Life isn’t a do-over though. We progress through our lives, growing, learning, becoming more of who we really are. Life isn’t like a ‘messy’ notebook that we get to throw away when it is no longer to our liking and then replaced with a new one. Life is more like a beloved journal that we carry with us at all time, with its well-worn pages and creases, filled with pen scratches and smears of days past; a journal that has become more and more cherished as days accumulates within its spine and our soul is laid bare within its pages; a journal, which the very thought of losing, bring deep sorrow to our heart. No, life is definitely not a do-over. Nor would I want it to be!

So instead of hoping for a do-over on this month I thought of doing a bit of review for September and look at what I would like to accomplish during this new month.  The intention behind this exercise is to cultivate an attitude of celebrating and learning from my experiences and to set some gentle guidance for the upcoming month.

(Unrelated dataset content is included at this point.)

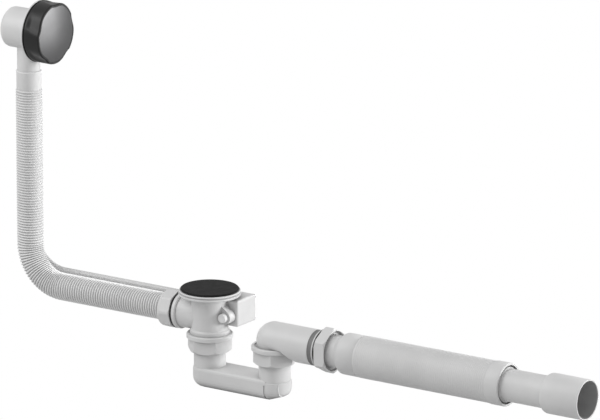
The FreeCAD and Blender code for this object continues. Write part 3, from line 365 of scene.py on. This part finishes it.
def add_piece(mesh, body, finish_name, sharp_angle):
    """Puts a mesh in the scene, smooth where it is round, and rides it on its body."""
    mesh.materials.append(finish(finish_name))
    mesh.shade_smooth()
    mesh.set_sharp_from_angle(angle=math.radians(sharp_angle))
    piece = bpy.data.objects.new(mesh.name, mesh)
    bpy.context.scene.collection.objects.link(piece)
    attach(piece, body)
    return piece


# Finishes

def new_finish(name):
    """An empty finish, with its shader and a pattern's place on the object."""
    material = bpy.data.materials.new(name)
    material.use_nodes = True
    tree = material.node_tree
    place = tree.nodes.new("ShaderNodeTexCoord")
    return material, tree, tree.nodes["Principled BSDF"], place.outputs["Object"]


def noise(tree, where, scale, detail=2.0):
    """Fine irregular pattern at a true scale, in turns per metre."""
    node = tree.nodes.new("ShaderNodeTexNoise")
    node.inputs["Scale"].default_value = scale
    node.inputs["Detail"].default_value = detail
    tree.links.new(where, node.inputs["Vector"])
    return node.outputs["Fac"]


def spread(tree, factor, low, high):
    """Turns a pattern, which lies mostly between 0.3 and 0.7, into a value from low to high."""
    node = tree.nodes.new("ShaderNodeMapRange")
    node.inputs["From Min"].default_value = 0.3
    node.inputs["From Max"].default_value = 0.7
    node.inputs["To Min"].default_value = low
    node.inputs["To Max"].default_value = high
    tree.links.new(factor, node.inputs["Value"])
    return node.outputs["Result"]


def uneven_gloss(tree, where, shader, roughness, scale, swing):
    """Lets the roughness swing a little to both sides of its middle value."""
    gloss = spread(tree, noise(tree, where, scale), roughness - swing, roughness + swing)
    tree.links.new(gloss, shader.inputs["Roughness"])


def tone(tree, factor, base, dark, light):
    """Varies a colour a little between two shades of it."""
    ramp = tree.nodes.new("ShaderNodeValToRGB")
    low, high = ramp.color_ramp.elements
    low.position = 0.35
    high.position = 0.65
    low.color = [channel * dark for channel in base] + [1.0]
    high.color = [min(1.0, channel * light) for channel in base] + [1.0]
    tree.links.new(factor, ramp.inputs["Fac"])
    return ramp.outputs["Color"]


def bump(tree, height, distance, strength):
    """Raises a pattern on the surface."""
    node = tree.nodes.new("ShaderNodeBump")
    node.inputs["Distance"].default_value = distance
    node.inputs["Strength"].default_value = strength
    tree.links.new(height, node.inputs["Height"])
    return node.outputs["Normal"]


def feed(tree, socket, value):
    """Gives a socket a linked value or a fixed one."""
    if isinstance(value, bpy.types.NodeSocket):
        tree.links.new(value, socket)
    else:
        socket.default_value = value


def arithmetic(tree, operation, value, against):
    """One step of arithmetic between two values."""
    node = tree.nodes.new("ShaderNodeMath")
    node.operation = operation
    feed(tree, node.inputs[0], value)
    feed(tree, node.inputs[1], against)
    return node.outputs["Value"]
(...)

SEPTEMBER achievements and learnings

  • I have settled a bit more into retirement. This has been my first full month as a retiree. Hoot! Hoot! I love it! I love that my time is mostly my own now to do with as I pleased. I find that I have to give myself more structure and this calls for discipline which isn’t exactly my strong suit.
  • I have experienced the benefits of meditation. I knew, intellectually, that meditation had great benefits. However, I had not had the experience of that. Now I do. I have meditated maybe 20 mornings this last month from 14 minutes to 30 minutes at a time. It is very clear to me that it really calms my anxiety down. This is an amazing awareness as anxiety is what drives my bouts of self-destructive behaviour.
  • I birthed Emergessence and started blogging regularly. I joined Blog Along with Effy which was very helpful in getting me to blog. I didn’t blog everyday but I blogged more than I ever did. So that is a success!
  • I have learned about food fermentation and have my second batch fermenting right now and we’ll get to taste it later today. I’ll be sharing more about this in a future post.
  • I have returned to an old love of mine: website design. I’m currently re-designing a website for a friend and have two other upcoming designs. I’m learning new skills as the tools I used in the past have been replaced with new tools.
  • I have binged ate probably less than what I can count on one hand. This is quite an achievement since I had been binge eating most nights for quite a while. Consequently, I have lost 2.6 lbs.
  • I’ve had art and lunch dates with friends and had some friends over a couple of times for dinner at our place. I tend to really like being on my own, and hubby too, so I’m doing my bit in ensuring that I fill my/our social well.

OCTOBER: Intentions

  • I intend to lose a minimum of 5 lbs. I really want to lose weight so that I can get around more freely when Spring rolls around. This means that I have to pay attention to the quality and amount of food I eat.
  • I intend to blog everyday this month. This is quite a stretch for me but I think I can do this. I’ll certainly give it my best shot!
  • I intend on meditating every day for a minimum of 15 minutes each day.
  • I intend on moving my body more. I tend to be quite sedentary and that isn’t good for my health.
  • I intend to get back to a regular arting practice. I have not made this a priority and it needs to be as it is part of my overall wellbeing.
  • I intend of furthering my web design and development skills.

To new beginnings and beloved well-worn journals!